EDIT: Oh my. After digging into the code I found this gem:

  fn encode_rle(&self, value: u64, count: usize) -> u64 {
      let selector = Simple8bSelector::RLE as u64;
      (selector << 60) | ((count as u64) << 30) | (value & 0x3FFFFFFF)
  }
And this one:

  fn try_rle(&self, input: &[u64]) -> Option<(u64, usize)> {
      if input.is_empty() {
          return None;
      }

      let value = input[0];
      let mut count = 1;

      for &x in input.iter().skip(1) {
          if x != value || count >= 0x3FFFFFFF {  // Max 30-bit run length
              break;
          }
          count += 1;
      }

      Some((value, count))
  }
What even is going on here? Compare to an actually sane implementation like[1] or[2].

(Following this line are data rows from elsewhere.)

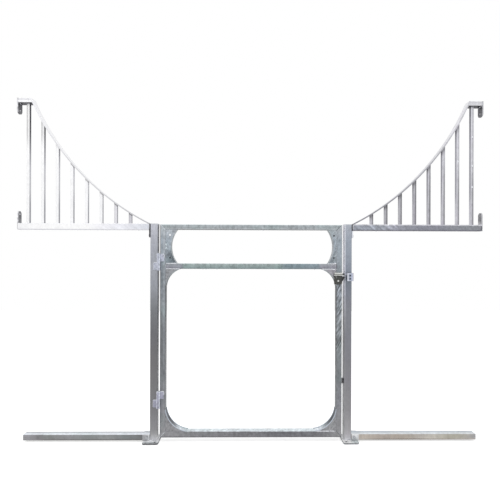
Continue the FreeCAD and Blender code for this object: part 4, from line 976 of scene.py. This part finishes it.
# Floor, light and camera
studio = {"worldLevel": 0.8, "floorColour": (0.8, 0.8, 0.8), "floorGlow": 0.6, "floorSize": 14,
          "floorDrop": 0.0005, "lampSize": 2.2}
lamps = {"keyLamp": {"place": (-2.2, -2.4, 4.6), "aim": (-0.4, 0, 1.2), "power": 24},
         "fillLamp": {"place": (2.4, -2.2, 4.2), "aim": (0.4, 0, 1.0), "power": 10}}
view = {"place": (-0.0387, -2.596, 1.148), "turn": (90, -0.166, -0.673), "lens": 28.8,
        "sensor": 36, "shiftUp": 0.0262}


def makeFloor():
    mesh = bmesh.new()
    bmesh.ops.create_grid(mesh, x_segments=1, y_segments=1, size=studio["floorSize"] / 2)
    f = Finish("studioFloor")
    level = f.inSight() * studio["floorGlow"]
    glow = f.node("ShaderNodeCombineColor", None, [level, level, level])
    matt = f.set(colour=(*studio["floorColour"], 1), rough=1.0, specular=0.0, glow=glow,
                 glowStrength=1.0)
    floor = meshObject(mesh, "studioFloor", matt)
    floor.location.z = -studio["floorDrop"]


def makeWorld():
    world = bpy.data.worlds.new("studioWorld")
    bpy.context.scene.world = world
    sky = NodeTree(world)
    level = sky.node("ShaderNodeMapRange", None,
                     {"Value": sky.inSight(), "To Min": studio["worldLevel"], "To Max": 1.0})
    back = sky.tree.nodes["Background"]
    sky.feed(back.inputs["Color"], (1, 1, 1, 1))
    sky.feed(back.inputs["Strength"], level)


def makeLamp(name, look):
    data = bpy.data.lights.new(name, "AREA")
    data.size = studio["lampSize"]
    data.energy = look["power"]
    lamp = linked(name, data)
    lamp.location = look["place"]
    toAim = Vector(look["aim"]) - Vector(look["place"])
    lamp.rotation_euler = toAim.to_track_quat("-Z", "Y").to_euler()


def makeCamera():
    data = bpy.data.cameras.new("camera")
    data.sensor_width = view["sensor"]
    data.lens = view["lens"]
    data.shift_y = view["shiftUp"]
    camera = linked("camera", data)
    turn = Euler([math.radians(angle) for angle in view["turn"]])
    camera.matrix_world = Matrix.LocRotScale(Vector(view["place"]), turn, None)
    bpy.context.scene.camera = camera


makeFloor()
makeWorld()
for name, look in lamps.items():
    makeLamp(name, look)
makeCamera()
bpy.context.scene.view_settings.view_transform = "Standard"
print("floor, light and camera done")
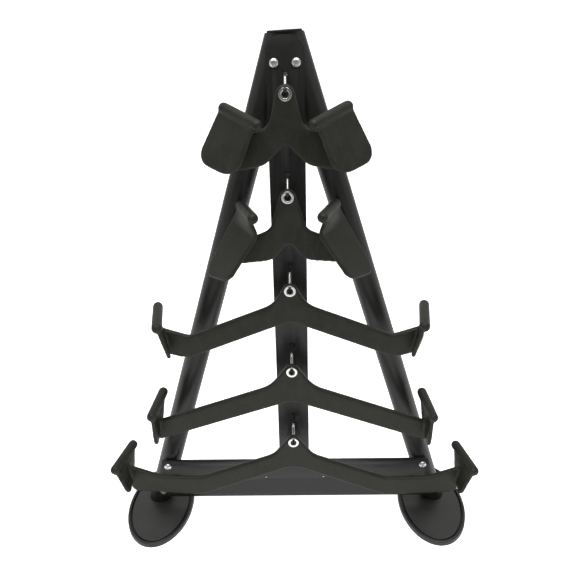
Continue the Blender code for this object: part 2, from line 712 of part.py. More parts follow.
def grip(k, spec):
    name = "grip_%d" % (k + 1)
    at = Vector((0.0, RING_Y, RING_Z[k]))
    tip = Matrix.Rotation(math.radians(spec["hang"]), 4, "Y")
    palm = Palm(spec)

    # outline of the arms: hub arc, upper edge, palm plate, lower edge
    hub = spec["hub"] * MM
    first = Vector(spec["top"][0][:2]) * MM
    touch = math.atan2(first.y, first.x) + math.acos(hub / first.length)
    arc = []
    steps = 6
    for i in range(steps + 1):
        t = math.pi / 2.0 + (touch - math.pi / 2.0) * i / steps
        arc.append((hub * math.cos(t), hub * math.sin(t), 0.0))
    end = [(palm.x_at(z * MM), z * MM, 0.0) for z in spec["end"]]
    half = (arc + [tuple(v * MM for v in c) for c in spec["top"]]
            + end + [tuple(v * MM for v in c) for c in spec["low"]])
    left = [(-x, z, r) for x, z, r in reversed(half[1:-1])]
    outline = fillet(half + left, 16.0)
    arms = flat(name, (outline,), ARM_HALF_T, True)
    arms.transform(tip)
    obj = node(name, smooth(arms), (0.035, 0.034, 0.031), 0.62, 0.0, at)
    bevel(obj, ARM_EDGE, 2, 50.0)

    for side, tag in ((1.0, "r"), (-1.0, "l")):
        flip = Vector((side, 1.0, 1.0))
        axis = palm.along * flip
        down = palm.down(0.5) * flip
        roll = cutter("%s_roll_%s" % (name, tag), roll_mesh(),
                      Matrix.Translation(at) @ tip @ axes(
                          palm.centre * flip, down, axis.cross(down), axis))
        sheet = palm.mesh(side)
        sheet.transform(tip)
        plate = cutter("%s_palm_%s" % (name, tag), sheet)
        plate.location = at
        thick = plate.modifiers.new("thickness", "SOLIDIFY")
        thick.thickness = PALM_T
        thick.offset = 0.0
        thick.use_even_offset = True
        bevel(plate, PALM_EDGE, 2, 50.0)
        boolean(obj, plate, "UNION")
        boolean(obj, roll, "UNION")
    boolean(obj, cutter(name + "_bore", drum(HUB_BORE_R, 40.0 * MM, 18, at)),
            "DIFFERENCE")


for index, spec in enumerate(GRIPS):
    grip(index, spec)
    node("eyelet_%d" % (index + 1), eyelet(), (0.8, 0.79, 0.76), 0.18, 1.0,
         (0.0, RING_Y, RING_Z[index]))
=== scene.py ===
import math
import bpy
import bmesh
from mathutils import Matrix, Vector


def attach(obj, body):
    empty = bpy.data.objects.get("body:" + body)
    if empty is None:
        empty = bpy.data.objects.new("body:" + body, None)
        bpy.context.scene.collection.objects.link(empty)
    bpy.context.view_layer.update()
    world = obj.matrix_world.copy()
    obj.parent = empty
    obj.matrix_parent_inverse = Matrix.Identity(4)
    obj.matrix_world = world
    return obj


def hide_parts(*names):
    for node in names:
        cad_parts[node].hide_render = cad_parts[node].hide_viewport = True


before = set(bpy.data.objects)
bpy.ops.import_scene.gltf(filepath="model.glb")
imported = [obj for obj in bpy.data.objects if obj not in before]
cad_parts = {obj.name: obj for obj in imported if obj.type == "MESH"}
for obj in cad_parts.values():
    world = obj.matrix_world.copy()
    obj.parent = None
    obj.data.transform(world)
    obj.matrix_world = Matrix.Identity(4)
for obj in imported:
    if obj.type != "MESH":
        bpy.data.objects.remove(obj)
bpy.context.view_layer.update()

MM = 0.001
GAP = 0.3 * MM

TUBE_R = 30.0 * MM
TUBE_WALL = 2.5 * MM
TUBE_Y = 31.0 * MM
TUBE_X0 = 395.4 * MM
TUBE_SLOPE = 0.30931
TUBE_TOP = 1248.0 * MM
TOP_SLANT = math.radians(2.2)
CAP_HALF_X = 36.3 * MM
CAP_HALF_Y = 32.5 * MM
CAP_CORNER = 27.0 * MM
CAP_THICK = 3.5 * MM
CAP_DROP = 0.25 * MM
PLATE_T = 6.0 * MM
PLATE_FRONT = TUBE_Y - TUBE_R - GAP - PLATE_T
SPINE_HALF_W = 40.0 * MM
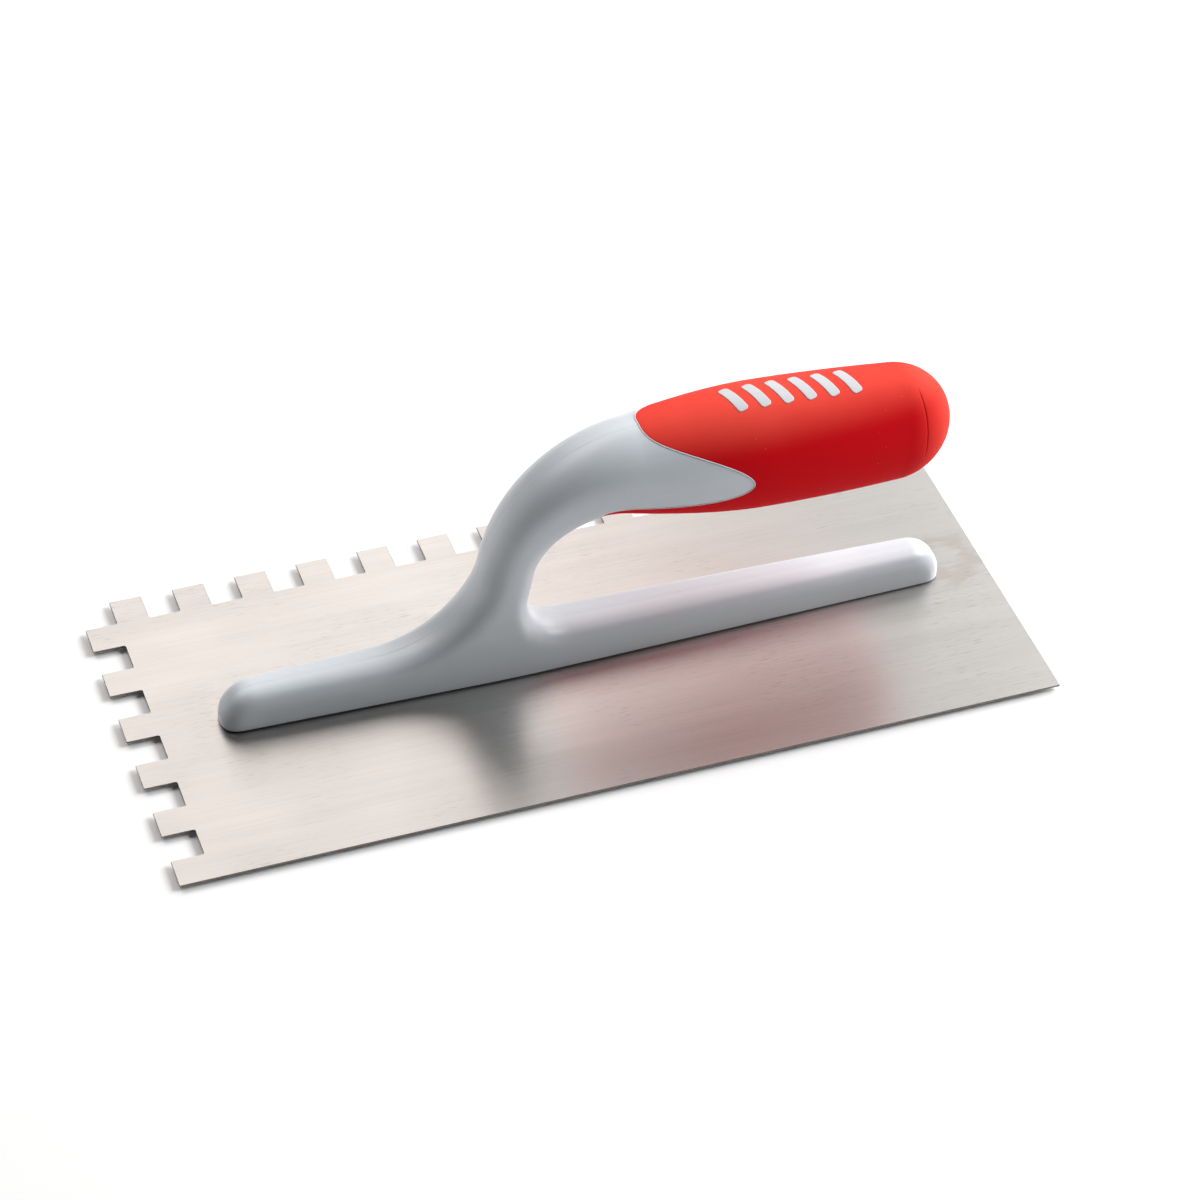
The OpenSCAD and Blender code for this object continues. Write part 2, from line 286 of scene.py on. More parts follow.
@dataclass(frozen=True)
class BrushedSteel:
    """Rolled and brushed stainless sheet, grained along X.

    Places and sizes are in millimetres. The bump's depth is in metres, as in every finish.
    """

    light: Colour = (0.89, 0.868, 0.838)
    dark: Colour = (0.73, 0.712, 0.686)
    fleck: Colour = (0.50, 0.465, 0.435)
    heated: Colour = (0.52, 0.42, 0.30)
    # Dark colour of the painted shade beside the shoe's foot.
    foot_shade: Colour = (0.17, 0.14, 0.125)
    scored: Colour = (0.95, 0.94, 0.93)
    roughness: float = 0.38
    directional: float = 0.94
    bump_depth: float = 0.000010
    heat_at: tuple[float, float] = (129.0, 3.0)
    heat_size: float = 10.0
    foot_w: float = 17.0
    foot_taper: float = 2.7
    foot_reach: float = 117.5
    foot_middle: float = 6.0
    foot_fade: float = 6.0
    foot_shade_from: float = 3.2
    foot_shade_full: float = -0.4
    scratch_runs: tuple[tuple[float, float], ...] = ((14.0, 0.735), (-31.0, 0.75), (62.0, 0.765))

    def heat_tint(self, graph: Graph) -> Wire:
        """Faint ring that a weld left beside the shoe's end.

        Args:
            graph: The material's graph.

        Returns:
            How much of the tint shows.
        """
        wobble = graph.noise((120, 260, 0), detail=4).swing(1.9)
        across = (graph.axis("X") / MM - self.heat_at[0]) * (1 / self.heat_size)
        along = (graph.axis("Y") / MM - self.heat_at[1]) * (1 / self.heat_size)
        radius = (across * across + along * along) ** 0.5 + wobble
        return radius.step(0.30, 0.75) * radius.step(1.35, 0.80)

    def painted_foot_shade(self, graph: Graph, cloud: Wire) -> Wire:
        """Painted shade on the sheet along the foot of the shoe.

        Args:
            graph: The material's graph.
            cloud: Soft noise that breaks the painted shade up.

        Returns:
            How much of the painted shade shows.
        """
        along = abs(graph.axis("X") / MM - self.foot_middle)
        foot = self.foot_w / 2 - along * (self.foot_taper / self.foot_reach)
        beyond = abs(graph.axis("Y")) / MM - foot
        inside = along.step(self.foot_reach, self.foot_reach - self.foot_fade)
        return (beyond.step(self.foot_shade_from, self.foot_shade_full) * inside * (0.7 + cloud.swing(1.2))).clamped()

    def scratches(self, graph: Graph) -> Wire:
        """Sparse hairline scratches in three directions.

        Args:
            graph: The material's graph.

        Returns:
            1 along a scratch and 0 elsewhere.
        """
        runs = []
        for turn, cut in self.scratch_runs:
            line = graph.noise((24, 2600, 0), detail=1, turn=turn).step(cut, cut + 0.03)
            patch = graph.noise((45, 45, 0), detail=1, turn=turn).step(0.55, 0.72)
            runs.append(line * patch)
        return sum(runs[1:], runs[0]).clamped()

    def material(self) -> bpy.types.Material:
        """The sheet's material."""
        graph = Graph("brushed_steel")
        fine = graph.noise((90, 13000, 0), detail=1)
        grain = graph.noise((22, 2600, 0), detail=3)
        bands = graph.noise((4, 170, 170), detail=2)
        smudge = graph.noise((22, 30, 30), detail=4)
        flecks = graph.noise((190, 1500, 0), detail=3).step(0.56, 0.70) * smudge.step(0.42, 0.62)
        scratch = self.scratches(graph)
        tint = self.heat_tint(graph)
        share = (0.5 + grain.swing(1.3) + bands.swing(0.7) + smudge.swing(1.0)).clamped()
        colour = graph.mix(share, self.dark, self.light)
        colour = graph.mix(flecks * 0.42, colour, self.fleck)
        colour = graph.mix(tint * 0.26, colour, self.heated)
        # Painted shade on the sheet along the foot of the shoe, broken up by the smudges.
        colour = graph.mix(self.painted_foot_shade(graph, smudge) * 0.62, colour, self.foot_shade)
        colour = graph.mix(scratch * 0.35, colour, self.scored)
        rough = self.roughness + smudge.swing(0.12) + grain.swing(0.06) + tint * 0.05 - scratch * 0.05
        height = fine * 0.5 + grain * 0.35 - scratch * 0.30
        return graph.finish(Base_Color=colour, Metallic=1.0, Roughness=rough, Anisotropic=self.directional,
                            Normal=graph.bump(height, self.bump_depth))


@dataclass(frozen=True)
class ShearedEdge:
    """Dull cut edge of the stamped sheet, with fine upright shear marks, darkened as painted shade."""

    # Both colours sit far below the steel's own: painted shade for the dark that the edge reflects.
    light: Colour = (0.42, 0.39, 0.37)
    dark: Colour = (0.20, 0.18, 0.17)
    roughness: float = 0.33
    bump_depth: float = 0.00001

    def material(self) -> bpy.types.Material:
        """The edge's material."""
        graph = Graph("sheared_edge_painted_shade")
        marks = graph.noise((5200, 5200, 500), detail=2)
        shade = graph.noise((300, 300, 1400), detail=2)
        colour = graph.mix(shade * 0.5 + marks * 0.5, self.dark, self.light)
        return graph.finish(Base_Color=colour, Metallic=1.0, Roughness=self.roughness + marks.swing(0.2),
                            Normal=graph.bump(marks, self.bump_depth))


@dataclass(frozen=True)
class SatinPlastic:
    """Hard moulded plastic with a satin skin, flow streaks and light scuffs; places in metres."""

    name: str = "grey_plastic"
    base: Colour = (0.568, 0.606, 0.650)
    pale: Colour = (0.645, 0.678, 0.715)
    roughness: float = 0.36
    streaks: float = 1.0
    # Colour of real scuffs and dust, and of a painted highlight along the parting seam.
    marks_and_seam_highlight: Colour = (0.80, 0.82, 0.84)
    # Near-black colour of the painted shade in the gap where the moulding's foot meets the blade.
    painted_crevice_shade: Colour = (0.012, 0.011, 0.010)
    seam_half: tuple[float, float] = (0.00016, 0.00006)
    painted_shade_z: tuple[float, float] = (0.00150, 0.00126)
    bump_depth: float = 0.00003

    def material(self) -> bpy.types.Material:
        """The plastic's material."""
        graph = Graph(self.name)
        skin = graph.noise((3600, 3600, 3600), detail=3)
        cloud = graph.noise((38, 38, 38), detail=3)
        streak = graph.noise((7, 420, 420), detail=2)
        scuff = graph.noise((700, 60, 700), detail=2).step(0.70, 0.76)
        dust = graph.specks(420, 0.10)
        seam = abs(graph.axis("Y")).step(*self.seam_half)
        # Painted shade: the plastic turns near-black below 1.26 mm, fading out by 1.5 mm, at its foot.
        painted_crevice_shade = graph.axis("Z").step(*self.painted_shade_z)
        share = 0.35 + cloud.swing(0.55) + streak.swing(0.5) * self.streaks + skin.swing(0.2)
        colour = graph.mix(share.clamped(), self.base, self.pale)
        # Scuffs and dust are real marks; the paler line on the seam is a painted highlight, while its ridge
        # comes from the bump.
        colour = graph.mix(scuff * 0.10 + seam * 0.22 + dust * 0.06, colour, self.marks_and_seam_highlight)
        colour = graph.mix(painted_crevice_shade * 0.95, colour, self.painted_crevice_shade)
        rough = self.roughness + cloud.swing(0.10) + skin.swing(0.10) + streak.swing(0.10) * self.streaks
        height = skin * 0.25 + streak * 0.35 * self.streaks + seam * 2.0
        return graph.finish(Base_Color=colour, Roughness=rough, IOR=1.49,
                            Normal=graph.bump(height, self.bump_depth))


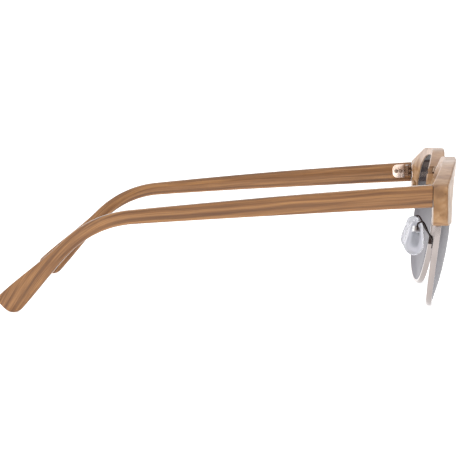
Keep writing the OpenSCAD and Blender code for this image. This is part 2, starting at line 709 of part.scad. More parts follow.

[1]https://github.com/lemire/FastPFor/blob/master/headers/simpl... [2]https://github.com/timescale/timescaledb/blob/403782a5899c75...



Actually I was wrong about where the error was here, encode_rle actually works like it should the shift isn't the problem there. It actually blew up later in a different place. The second one is just a bizarre way to write that but sure, it counts the first N repeats in the input slice.. There's plenty of bizarre stuff in here[1], but mostly the general shape of the idea is directionally correct. A couple notably questionable things, though, like the assumption that RLE is always the way to go if the run length is greater than 8, perplexing style choices, etc.